Herd mentality at the Washington Post is a wonder to behold. Following former Vice President Richard Cheney's appearance on Face the Nation the Post mounted its latest anti-anti-propaganda mission. Richard Cohen leads off wondering if Mr. Cheney might actually be right, perish the thought, about the effectiveness of the enhanced interrogation techniques.
Cheney has repeatedly asked for the release of CIA memos that he says describe terrorist attacks that were in the works and how they were prevented. Obama's refusal to release them argues forcefully that the memos do exist and that they say what Mr. Cheney says they say. Their release would not reflect well on the sanctimonious scolds who would rather risk American civilian deaths than endure the stain that pouring water on a guy's face might inflict upon their delicate consciences.
Mr. Cohen, though, says he would like the memos released. From the tone of his columns I suspect he wants an early start on the task of parsing the sentences so that a plausible counter narrative can be constructed.
Next out of the gate we get Eugene Robinson performing mental gymnastics. He don't need no stinking memos. He's got his story and he's stickin' to it. In fact, as far as Mr. Robinson is concerned those memos simply do not exist.
'Cheney added that "to the extent that those policies were responsible for saving lives, that the administration is now trying to cancel those policies or end them, terminate them, then I think it's fair to argue -- and I do argue -- that that means in the future we're not going to have the same safeguards we've had for the last eight years."
This is the crux of Cheney's "argument," and I put the word in quotation marks because it isn't really a valid argument at all. After the Sept. 11, 2001, terrorist attacks, the Bush administration approved programs and methods that previously would have been considered illegal or unacceptable: arbitrary and indefinite detention of terrorism suspects, waterboarding and other abusive interrogation methods, secret CIA prisons, unprecedented electronic surveillance. Since 2001, there have been no new attacks on what the Bush administration creepily called the "homeland." Therefore, everything that was done in the name of preventing new attacks was justified.
The fallacy lies in the fact that it is impossible for Cheney to prove that anti-terrorism methods within the bounds of U.S. law and tradition would have failed to prevent new attacks. Nor, for that matter, can Cheney demonstrate that torture and other abuses were particularly effective.'
In the topsy-turvey world of Eugene Robinson the irrefutable fact that there have been no successful attacks on American soil since September 11, 2001 pales beside the slender speculative possibility that Bush administration anti-terror policies may not really have been responsible for our safety. Instead what Mr. Robinson touts as hard fact is that you can't prove that the information couldn't have been gotten in other ways.
Well, he's actually right. We can get this kind of information in other ways. Let's imagine us congratulating ourselves as we admire the wreckage of a smoldering office tower. "Aren't we just swell. We didn't have to torture anybody to find out about this plot." The problem is, there are those who would want us to find these things out a little sooner.

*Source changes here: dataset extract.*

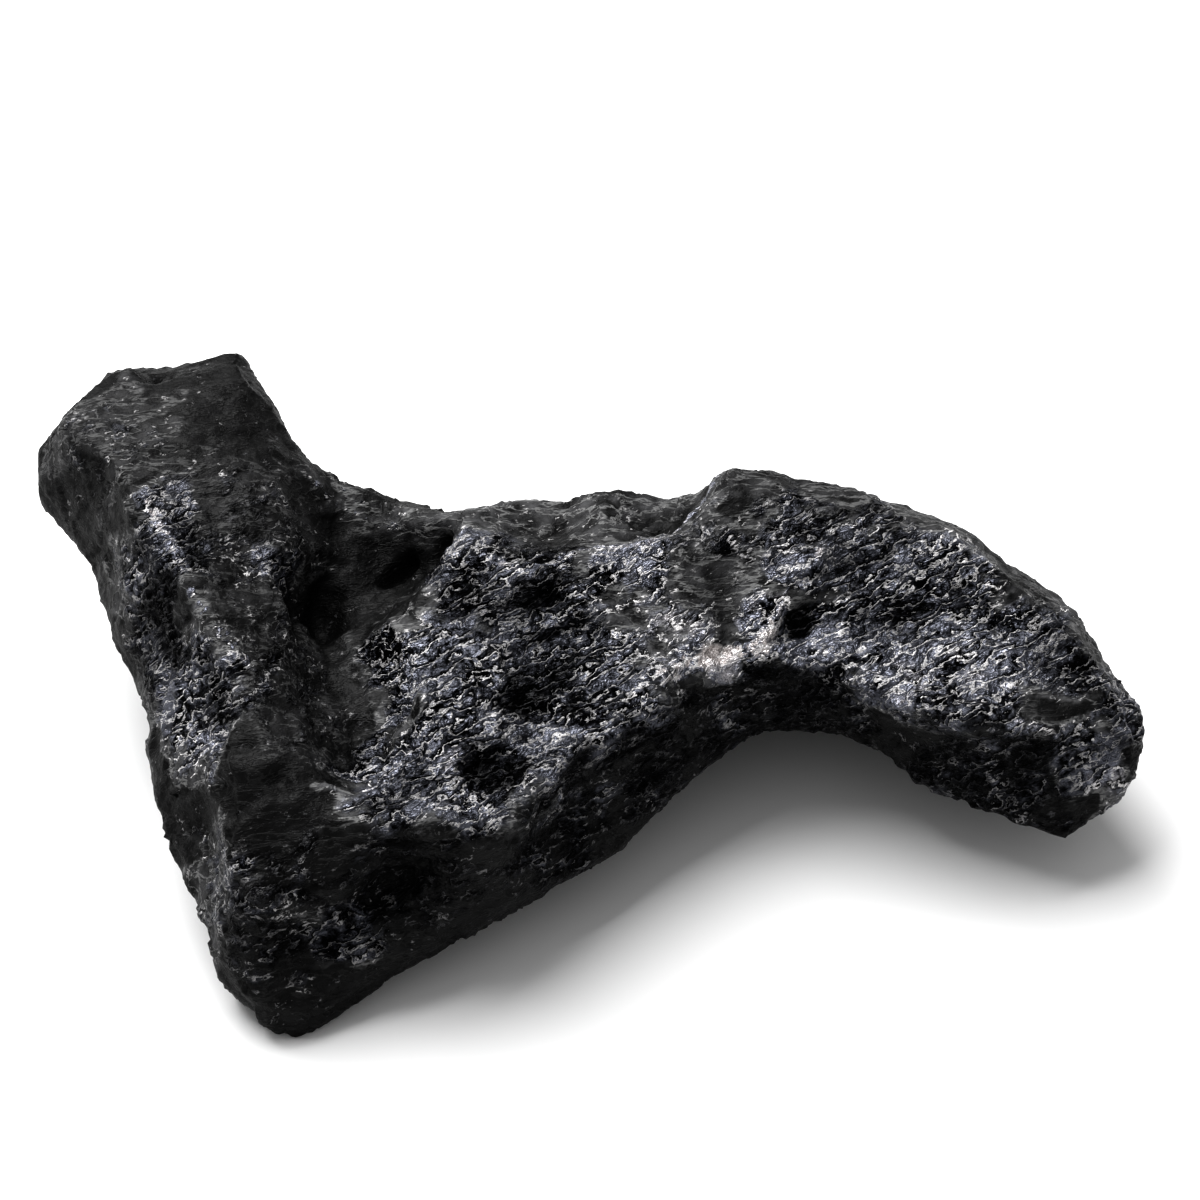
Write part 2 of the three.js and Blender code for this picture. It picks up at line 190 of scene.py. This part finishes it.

Meanwhile Dana Milbank in the midst of his attack on Rush Limbaugh, perfectly captured Washington Post attitude toward Dick Cheney. The irony is priceless.

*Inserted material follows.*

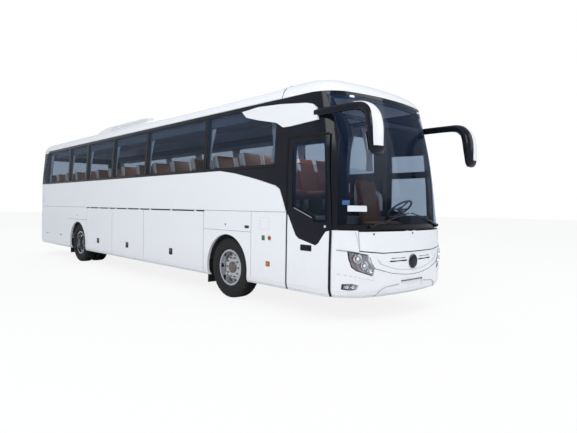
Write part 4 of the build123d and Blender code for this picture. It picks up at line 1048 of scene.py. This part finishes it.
nut_ring = ring_group()
socket_of = {item.name: item.identifier for item in nut_ring.interface.items_tree if item.in_out == "INPUT"}


def ring_form(name, small, count, radius, centre):
    """The plain mesh of a ring of copies, moved to its wheel, as a Form."""
    mesh = bpy.data.meshes.new(name)
    mesh.from_pydata(small.points, [], small.faces)
    carrier = bpy.data.objects.new(name, mesh)
    scene.collection.objects.link(carrier)
    modifier = carrier.modifiers.new("ring", "NODES")
    modifier.node_group = nut_ring
    for label, value in (("Count", count), ("Radius", radius), ("Finish", finishes["wheel_steel"])):
        modifier[socket_of[label]] = value
    graph = bpy.context.evaluated_depsgraph_get()
    plain = bpy.data.meshes.new_from_object(carrier.evaluated_get(graph))
    form = Form()
    form.add([Vector(centre) + vertex.co for vertex in plain.vertices],
             [list(polygon.vertices) for polygon in plain.polygons])
    carrier.modifiers.clear()
    bpy.data.objects.remove(carrier)
    return form


nut_count, nut_radius, bolt_radius, bolt_face = 10, 0.1675, 0.084, 0.017
# For each axle: what its wheels' bodies are called, its place, and how far out the nuts and the hub face sit.
wheel_rows = (("front", "front_wheel", x_front, 0.062, 0.062), ("rear", "rear_wheels", x_rear, -0.098, 0.020))
nut_profile = [(-0.004, 0), (-0.004, 0.0165), (0.016, 0.0165), (0.019, 0.013), (0.019, 0.009), (0.030, 0.009),
               (0.031, 0)]
bolt_profile = [(-0.002, 0), (-0.002, 0.008), (0.007, 0.008), (0.008, 0)]
hub_profile = [(-0.030, 0), (-0.030, 0.100), (0.012, 0.098), (0.018, 0.090), (0.018, 0.074), (0.030, 0.068),
               (0.036, 0.045), (0.038, 0)]
for name, side in sides.items():
    outward, plane = Vector((0, side, 0)), side * wheel_plane
    for axle, wheel, x, nut_face, hub_face in wheel_rows:
        nut, bolt, cap = new_forms(3)
        turned(nut, (Vector(), outward), nut_profile, 6)
        turned(bolt, (Vector(), outward), bolt_profile, 6)
        turned(cap, (Vector((x, plane + side * hub_face, axle_height)), outward), hub_profile, 40)
        nuts = ring_form("nuts", nut, nut_count, nut_radius, (x, plane + side * nut_face, axle_height))
        bolt_place = (x, plane + side * (hub_face + bolt_face), axle_height)
        bolts = ring_form("bolts", bolt, nut_count, bolt_radius, bolt_place)
        pieces((("wheel_nuts_", nuts, "nut_steel", 30), ("hub_cap_", cap, "hub_iron", 30),
                ("hub_bolts_", bolts, "nut_steel", 30)), f"{wheel}_{name}", f"{axle}_{name}")
print("nuts and hub caps done")

# %% [markdown]
# ## Seats
# Each seat is a crowned cushion and a crowned back with a sewn channel down each side. The back ends in a
# headrest with pale side wings, which show through the windows. One form is shaped, then set at all places.

# %% Seats
channel_width, channel_depth = 0.055, 0.010


def pad_form(size, round_by, crown, channels, parts):
    """A crowned pad about its middle, crowned along its thinnest side; channels are shares of Y."""
    half = [s / 2 for s in size]
    thin = min(range(3), key=lambda a: half[a])
    wide = [a for a in range(3) if a != thin]
    along = wide[1] if wide[1] != 1 else wide[0]
    points, faces, index = [], [], {}

    def corner(key):
        if key not in index:
            raw = [half[a] * (2 * c / parts[a] - 1) for a, c in enumerate(key)]
            core = [max(-h + round_by, min(h - round_by, r)) for h, r in zip(half, raw)]
            away = Vector([r - c for r, c in zip(raw, core)])
            point = Vector(core) + (away.normalized() * round_by if away.length > 1e-9 else Vector())
            share = [abs(point[a]) / half[a] for a in range(3)]
            swell = (1 - share[wide[0]] ** 2) * (1 - share[wide[1]] ** 2)
            away_from = [(point.y / half[1] - channel) / channel_width for channel in channels]
            groove = sum(math.exp(-distance ** 2) for distance in away_from)
            push = crown * swell - channel_depth * groove * max(0, 1 - share[along] ** 8)
            point[thin] += math.copysign(push, raw[thin]) if abs(raw[thin]) > 1e-9 else 0
            index[key] = len(points)
            points.append(point)
        return index[key]

    for axis in range(3):
        u, v = [a for a in range(3) if a != axis]
        for end in (0, parts[axis]):
            for i in range(parts[u]):
                for j in range(parts[v]):
                    quad = []
                    for di, dj in ((0, 0), (1, 0), (1, 1), (0, 1)):
                        key = [0, 0, 0]
                        key[axis], key[u], key[v] = end, i + di, j + dj
                        quad.append(corner(tuple(key)))
                    faces.append(quad)
    return points, faces


def set_pad(form, pad, foot, middle=Vector(), tilt=Matrix.Identity(3)):
    """Sets a copy of a pad with its middle at a place that leans about a foot."""
    points, faces = pad
    form.add([foot + tilt @ (middle + p) for p in points], faces)


seat_rows, seat_pitch, seat_first, aisle_half, seat_width = 14, 0.775, x_front + 0.820, 0.215, 0.445
seat_top, cushion_depth, cushion_thickness, back_height, back_thickness = 1.87, 0.43, 0.12, 0.75, 0.095
pad_width, sewn_lines = seat_width - 0.012, (-0.62, 0.62)
cushion_pad = pad_form((cushion_depth, pad_width, cushion_thickness), 0.035, 0.010, sewn_lines, (7, 12, 3))
back_pad = pad_form((back_thickness, pad_width, back_height), 0.036, 0.008, sewn_lines, (3, 12, 12))
wing_pad = pad_form((back_thickness + 0.012, 0.050, 0.25), 0.018, 0.002, (), (2, 3, 5))
back_middle = Vector((back_thickness / 2, 0, back_height / 2))
grip_profile = [(-0.03, 0), (-0.03, 0.012), (0.06, 0.012), (0.06, 0)]
seat_tilt = Matrix.Rotation(-math.radians(17), 3, "Y")
cushions, backs, wings, grips = new_forms(4)
for row in range(seat_rows):
    x = seat_first - row * seat_pitch
    for side in (-1, 1):
        for number in (0, 1):
            y = side * (aisle_half + (number + 0.5) * seat_width)
            cushion_middle = Vector((x - cushion_depth / 2, y, seat_top - cushion_thickness / 2))
            set_pad(cushions, cushion_pad, cushion_middle)
            foot = Vector((x - cushion_depth - back_thickness - 0.004, y, seat_top - cushion_thickness))
            set_pad(backs, back_pad, foot, back_middle, seat_tilt)
            for edge in (-1, 1):
                middle = Vector((back_thickness / 2, edge * (seat_width / 2 - 0.030), back_height - 0.135))
                set_pad(wings, wing_pad, foot, middle, seat_tilt)
        grip_place = (Vector((x - 0.60, side * (aisle_half + 0.02), seat_top + 0.52)), Vector((0, 1, 0)))
        turned(grips, grip_place, grip_profile, 10)
cushion_piece = piece("saloon_cushions", cushions, "brown_leather", "coach", 60)
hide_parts("seat_cushions")
back_piece = piece("saloon_backs", backs, "brown_leather", "coach", 60)
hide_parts("seat_backs")
wing_piece = piece("headrest_wings", wings, "pale_leather", "coach", 60)
piece("aisle_grips", grips, "dark_plastic", "coach", 40)

# %% The driver's seat
driver_x, driver_y, cab_floor = x_front + 2.080, 0.620, 0.900
driver_channels = (-0.58, 0.58)
driver_foot = Vector((driver_x - 0.53, driver_y, cab_floor + 0.38))
driver_tilt = Matrix.Rotation(-math.radians(12), 3, "Y")
driver_wing = pad_form((0.13, 0.055, 0.40), 0.020, 0.002, (), (2, 3, 6))
driver_pads, pedestal = new_forms(2)
set_pad(driver_pads, pad_form((0.48, 0.46, 0.12), 0.038, 0.012, driver_channels, (8, 12, 3)),
        Vector((driver_x - 0.24, driver_y, cab_floor + 0.39)))
set_pad(driver_pads, pad_form((0.11, 0.46, 0.78), 0.040, 0.010, driver_channels, (3, 12, 14)),
        driver_foot, Vector((0.055, 0, 0.39)), driver_tilt)
for edge in (-1, 1):
    set_pad(driver_pads, driver_wing, driver_foot, Vector((0.066, edge * 0.20, 0.30)), driver_tilt)
block(pedestal, (driver_x - 0.36, driver_y - 0.13, cab_floor + 0.0005),
      (driver_x - 0.10, driver_y + 0.13, cab_floor + 0.335))
driver_piece = piece("driver_pads", driver_pads, "brown_leather", "coach", 60)
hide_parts("driver_seat")
piece("driver_pedestal", pedestal, "dark_plastic")
print("seats:", seat_rows * 4 + 1)

# %% [markdown]
# ## Curtains
# At every window post, and at both ends, a grey curtain is gathered: wide at its top, narrow where it is
# tied. It is one sheet of cloth with soft pleats, and its flat width is found from the pleats' own length.

# %% Curtains
curtain_stations = [*posts, 1.11, x_tail + 0.79 - x_front]
across, down, pleats = 36, 22, 7
top, low, tie = 3.080, 2.265, 0.30  # heights, and where the curtain is tied as a share of its length


def curtain(name, x, side):
    """One pleated curtain beside a post, hung just inside the window frame."""
    points, widths = [], []
    for j in range(down + 1):
        z = top + (low - top) * j / down
        share = (z - low) / (top - low)
        above, below = max(0.0, (share - tie) / (1 - tie)), max(0.0, (tie - share) / tie)
        half = 0.062 + 0.135 * above ** 1.3 + 0.020 * below
        inner = half_width - 0.0655 * (z - belt_height) / (band_top - belt_height) - 0.082
        depth = 0.005 + 0.004 * share
        row = []
        for i in range(across + 1):
            u = i / across
            pleat = depth * (1 + math.sin(u * 2 * math.pi * pleats))
            row.append(Vector((x_front + x + 0.02 * share + (2 * u - 1) * half, side * (inner - pleat), z)))
        points += row
        widths.append(sum((b - a).length for a, b in zip(row, row[1:])))
    form = Form()
    form.add(points, grid_faces(down + 1, across + 1))
    cloth = piece(name, form, "curtain_cloth", "coach", 180)
    return cloth


curtains = [curtain(f"curtain_{name}_{number}", x, side)
            for name, side in sides.items() for number, x in enumerate(curtain_stations)]
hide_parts("curtains")
print("curtains:", len(curtains))

# %% [markdown]
# ## Behind the windscreen
# The driver's place has a hooded instrument panel. A blank white card and a small blue one are stuck to the
# screen on the entrance side. Blinds hang rolled up under the header.

# %% Cab details
cab_box, cards, blue, blinds = new_forms(4)
blind_radius, blind_height = 0.032, 2.86
block(cab_box, (x_front + 2.36, 0.36, 1.335), (x_front + 2.56, 0.88, 1.46))
draw(cards, on_nose, [(-1.11, 1.56), (-0.86, 1.56)], 0.080, 0.0015, 0.03)
draw(blue, on_nose, [(-1.155, 1.64), (-1.085, 1.64)], 0.060, 0.0015, 0.03)
for y0, y1 in ((-0.92, -0.06), (0.06, 0.92)):
    place = (Vector((x_front + 2.28, y0, blind_height)), Vector((0, 1, 0)))
    turned(blinds, place, [(0, 0), (0, blind_radius), (y1 - y0, blind_radius), (y1 - y0, 0)], 16)
pieces((("instrument_hood", cab_box, "dark_plastic", None), ("blank_card", cards, "card_white", None),
        ("small_blue_card", blue, "card_blue", None), ("rolled_blinds", blinds, "dark_plastic", 40)))
print("cab done")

'As he assumes ever-greater command over the American conservative movement, the high road has not been a common route for Limbaugh. On his show yesterday, he compared Cheney favorably with Bill Clinton: "He is not hot for interns." He discussed House Speaker Nancy Pelosi's looks: "She wears Armani clothes -- fashionable. Botox shots -- fashionable." He hurled epithets: "Compliant sycophantic slavish drive by media." He made caricatures of Democrats' positions: "There's just a genuine dislike for this country . . . certainly by a lot of Democrats." And he continued his personal assault on the president's character: "Barack Obama has yet to show in any way how he will control the cost of anything, including his ego."

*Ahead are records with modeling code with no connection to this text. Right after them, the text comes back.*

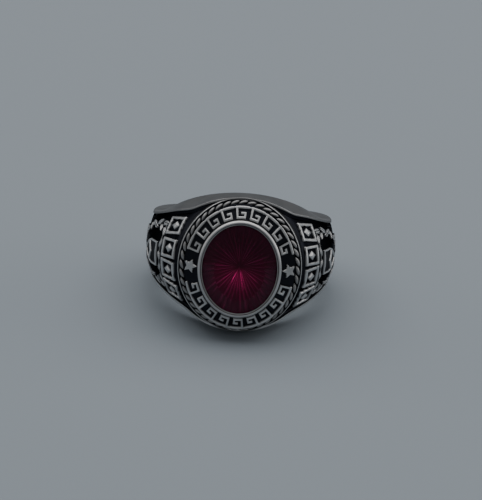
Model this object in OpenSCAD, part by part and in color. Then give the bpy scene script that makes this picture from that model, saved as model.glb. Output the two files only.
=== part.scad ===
// A man's class ring of antiqued silver with an oval stone, lying on its side.
// The ring's own frame has its origin at the finger hole's centre, the finger along Z and the head at -Y.
// The head's frame has x across the ring, y along the finger and z outwards, from the same origin.

/* [Finger hole and shank] */
// Radius of the finger hole
hole_r = 9.9; // [8:0.1:11.5]
// Thickness of the shank at the middle of its back
back_wall = 1.9; // [1.5:0.1:3]
// Thickness of the shank's middle beside the finger
side_wall = 2.7; // [2.2:0.1:3.5]
// Width of the shank at its back
back_w = 6.2; // [4.5:0.1:7.5]
// Width of the shank beside the finger
side_w = 8.3; // [7:0.1:10]
// Thickness at the edges of the shank's back
back_edge_wall = 1.4; // [1:0.1:1.8]
// Thickness at the edges beside the finger
side_edge_wall = 2.2; // [1.4:0.1:2.4]
// Chamfer along the shank's edges
edge = 0.25; // [0.1:0.05:0.4]

/* [Platform and shoulders] */
// Thickness of the metal from the finger hole up to the head's platform
platform_wall = 3.7; // [3.4:0.1:4.5]
// Height of the rope border above the platform at the head's two sides
rope_rise = 1.45; // [1:0.05:1.8]
// Thickness at the head's lower and upper edges
head_edge_wall = 3.5; // [3:0.1:3.7]
// Width of the platform where it meets the shoulders
corner_w = 14; // [12:0.1:15]
// Margin of the platform outside the rope border
platform_margin = 0.06; // [0.03:0.01:0.3]
// Width of the polished rim along both edges
rim = 0.3; // [0.25:0.05:0.6]
// Width of the sunk channel inside each rim
channel_w = 0.55; // [0.2:0.05:0.8]
// Depth of the channels below the rims
channel_depth = 0.4; // [0.2:0.05:0.6]
// Angle round the finger at which the raised panels end
panel_end = 102; // [96:1:120]

/* [Stone] */
// Width of the stone across the ring
stone_w = 10.2; // [8:0.1:11]
// Length of the stone along the finger
stone_l = 12.2; // [9:0.1:13]
// Height of the stone's crown
crown_h = 1.3; // [0.8:0.1:2]
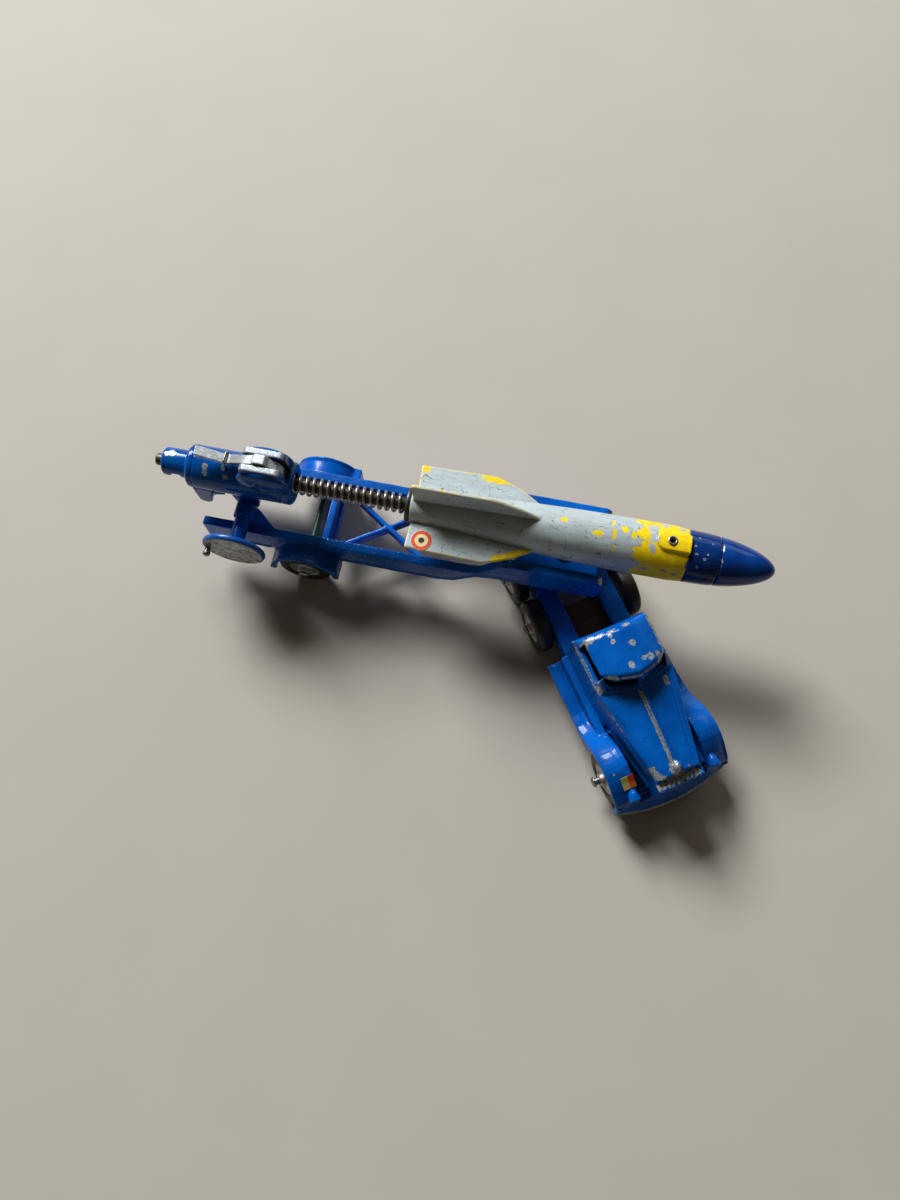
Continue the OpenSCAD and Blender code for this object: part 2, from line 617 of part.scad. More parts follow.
on_tractor() wheel_at(mid_axle, -1) hub();  // mid_hub_right
on_tractor() wheel_at(mid_axle, 1) hub();  // mid_hub_left
on_tractor() wheel_at(rear_axle, -1) hub();  // rear_hub_right
on_tractor() wheel_at(rear_axle, 1) hub();  // rear_hub_left
on_tractor() wheel_at(front_axle, -1) tyre();  // front_tyre_right
on_tractor() wheel_at(front_axle, 1) tyre();  // front_tyre_left
on_tractor() wheel_at(mid_axle, -1) tyre();  // mid_tyre_right
on_tractor() wheel_at(mid_axle, 1) tyre();  // mid_tyre_left
on_tractor() wheel_at(rear_axle, -1) tyre();  // rear_tyre_right
on_tractor() wheel_at(rear_axle, 1) tyre();  // rear_tyre_left
wing_sticker();
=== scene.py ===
import math

import bpy
import numpy as np
from mathutils import Matrix, Vector


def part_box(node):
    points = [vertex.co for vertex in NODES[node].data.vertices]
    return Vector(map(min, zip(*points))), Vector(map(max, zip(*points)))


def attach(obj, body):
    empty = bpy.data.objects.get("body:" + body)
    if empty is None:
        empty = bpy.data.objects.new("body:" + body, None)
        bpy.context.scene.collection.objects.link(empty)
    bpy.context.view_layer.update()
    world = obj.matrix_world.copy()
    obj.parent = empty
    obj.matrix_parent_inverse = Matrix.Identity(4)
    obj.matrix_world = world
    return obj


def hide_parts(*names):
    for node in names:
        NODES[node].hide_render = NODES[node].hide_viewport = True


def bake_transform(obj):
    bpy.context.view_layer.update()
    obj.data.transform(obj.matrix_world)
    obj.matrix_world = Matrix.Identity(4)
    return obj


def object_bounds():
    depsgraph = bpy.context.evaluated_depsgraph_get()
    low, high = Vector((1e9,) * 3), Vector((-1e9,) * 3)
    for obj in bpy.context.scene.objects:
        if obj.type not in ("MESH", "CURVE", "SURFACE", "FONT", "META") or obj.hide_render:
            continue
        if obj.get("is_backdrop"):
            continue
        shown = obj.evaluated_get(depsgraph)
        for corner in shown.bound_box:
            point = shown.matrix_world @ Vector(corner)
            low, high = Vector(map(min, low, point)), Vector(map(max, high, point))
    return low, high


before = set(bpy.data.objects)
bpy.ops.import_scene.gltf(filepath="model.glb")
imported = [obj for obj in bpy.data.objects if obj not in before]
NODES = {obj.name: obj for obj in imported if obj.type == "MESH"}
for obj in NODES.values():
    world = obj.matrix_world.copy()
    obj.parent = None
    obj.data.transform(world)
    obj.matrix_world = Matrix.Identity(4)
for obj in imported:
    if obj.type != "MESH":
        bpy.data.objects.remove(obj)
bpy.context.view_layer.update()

MM = 0.001


def centre(node):
    low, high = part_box(node)
    return (low + high) / 2


# ---- local frames in millimetres ----
axle_at = centre("trailer_axle")
pin_at = centre("kingpin")
ahead = centre("front_axle_rod") - centre("mid_axle_rod")
TRAILER = Matrix.Translation((axle_at.x, axle_at.y, 0)) @ Matrix.Scale(MM, 4)
TRACTOR = (Matrix.Translation((pin_at.x, pin_at.y, 0))
           @ Matrix.Rotation(math.atan2(ahead.y, ahead.x), 4, "Z") @ Matrix.Scale(MM, 4))
BORE_Z = centre("nose_tip").z / MM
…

Though the recent attacks went unmentioned, El Rushbo exulted in his notoriety. He read a quote by H.L. Mencken: "The men the American people admire most extravagantly are the most daring liars; the men they detest most violently are those who try to tell them the truth."'
Exactly. They all detest Dick Cheney for daring to tell them the truth.
Afterthought: It is an indisputable fact. In the opinion of Washington Post writers, waterboarding is torture. That opinion is not universal.